====== Information supplied ======

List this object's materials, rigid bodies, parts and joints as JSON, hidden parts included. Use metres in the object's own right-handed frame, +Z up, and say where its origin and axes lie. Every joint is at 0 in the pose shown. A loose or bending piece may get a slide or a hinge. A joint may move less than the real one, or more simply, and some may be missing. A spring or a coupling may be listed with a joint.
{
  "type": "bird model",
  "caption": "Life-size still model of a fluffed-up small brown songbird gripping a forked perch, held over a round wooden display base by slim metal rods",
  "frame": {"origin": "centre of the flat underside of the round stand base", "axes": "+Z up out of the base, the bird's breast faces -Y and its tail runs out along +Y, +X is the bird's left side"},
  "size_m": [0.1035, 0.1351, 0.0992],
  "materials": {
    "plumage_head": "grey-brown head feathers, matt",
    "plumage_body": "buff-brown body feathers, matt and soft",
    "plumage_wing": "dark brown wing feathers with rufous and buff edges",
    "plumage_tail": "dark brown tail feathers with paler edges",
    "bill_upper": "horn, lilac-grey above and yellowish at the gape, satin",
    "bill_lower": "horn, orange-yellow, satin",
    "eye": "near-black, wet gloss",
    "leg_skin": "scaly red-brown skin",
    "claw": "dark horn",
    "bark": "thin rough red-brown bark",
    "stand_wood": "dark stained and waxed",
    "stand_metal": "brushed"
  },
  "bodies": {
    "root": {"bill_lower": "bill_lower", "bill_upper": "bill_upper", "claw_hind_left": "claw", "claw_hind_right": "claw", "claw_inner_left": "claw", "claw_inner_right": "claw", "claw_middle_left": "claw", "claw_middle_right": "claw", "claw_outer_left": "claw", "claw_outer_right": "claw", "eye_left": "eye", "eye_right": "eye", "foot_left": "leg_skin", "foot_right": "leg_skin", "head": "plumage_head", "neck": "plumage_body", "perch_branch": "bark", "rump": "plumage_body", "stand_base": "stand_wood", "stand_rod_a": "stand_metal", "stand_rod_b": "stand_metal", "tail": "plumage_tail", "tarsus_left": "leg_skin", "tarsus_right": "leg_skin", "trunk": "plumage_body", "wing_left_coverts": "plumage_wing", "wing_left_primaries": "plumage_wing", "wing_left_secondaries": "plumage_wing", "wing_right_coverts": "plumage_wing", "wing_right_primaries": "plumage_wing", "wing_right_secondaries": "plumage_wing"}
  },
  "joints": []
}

======

• Work required
Transcribe all lines as written.

• Finished exercise
List this object's materials, rigid bodies, parts and joints as JSON, hidden parts included. Use metres in the object's own right-handed frame, +Z up, and say where its origin and axes lie. Every joint is at 0 in the pose shown. A loose or bending piece may get a slide or a hinge. A joint may move less than the real one, or more simply, and some may be missing. A spring or a coupling may be listed with a joint.
{
  "type": "bird model",
  "caption": "Life-size still model of a fluffed-up small brown songbird gripping a forked perch, held over a round wooden display base by slim metal rods",
  "frame": {"origin": "centre of the flat underside of the round stand base", "axes": "+Z up out of the base, the bird's breast faces -Y and its tail runs out along +Y, +X is the bird's left side"},
  "size_m": [0.1035, 0.1351, 0.0992],
  "materials": {
    "plumage_head": "grey-brown head feathers, matt",
    "plumage_body": "buff-brown body feathers, matt and soft",
    "plumage_wing": "dark brown wing feathers with rufous and buff edges",
    "plumage_tail": "dark brown tail feathers with paler edges",
    "bill_upper": "horn, lilac-grey above and yellowish at the gape, satin",
    "bill_lower": "horn, orange-yellow, satin",
    "eye": "near-black, wet gloss",
    "leg_skin": "scaly red-brown skin",
    "claw": "dark horn",
    "bark": "thin rough red-brown bark",
    "stand_wood": "dark stained and waxed",
    "stand_metal": "brushed"
  },
  "bodies": {
    "root": {"bill_lower": "bill_lower", "bill_upper": "bill_upper", "claw_hind_left": "claw", "claw_hind_right": "claw", "claw_inner_left": "claw", "claw_inner_right": "claw", "claw_middle_left": "claw", "claw_middle_right": "claw", "claw_outer_left": "claw", "claw_outer_right": "claw", "eye_left": "eye", "eye_right": "eye", "foot_left": "leg_skin", "foot_right": "leg_skin", "head": "plumage_head", "neck": "plumage_body", "perch_branch": "bark", "rump": "plumage_body", "stand_base": "stand_wood", "stand_rod_a": "stand_metal", "stand_rod_b": "stand_metal", "tail": "plumage_tail", "tarsus_left": "leg_skin", "tarsus_right": "leg_skin", "trunk": "plumage_body", "wing_left_coverts": "plumage_wing", "wing_left_primaries": "plumage_wing", "wing_left_secondaries": "plumage_wing", "wing_right_coverts": "plumage_wing", "wing_right_primaries": "plumage_wing", "wing_right_secondaries": "plumage_wing"}
  },
  "joints": []
}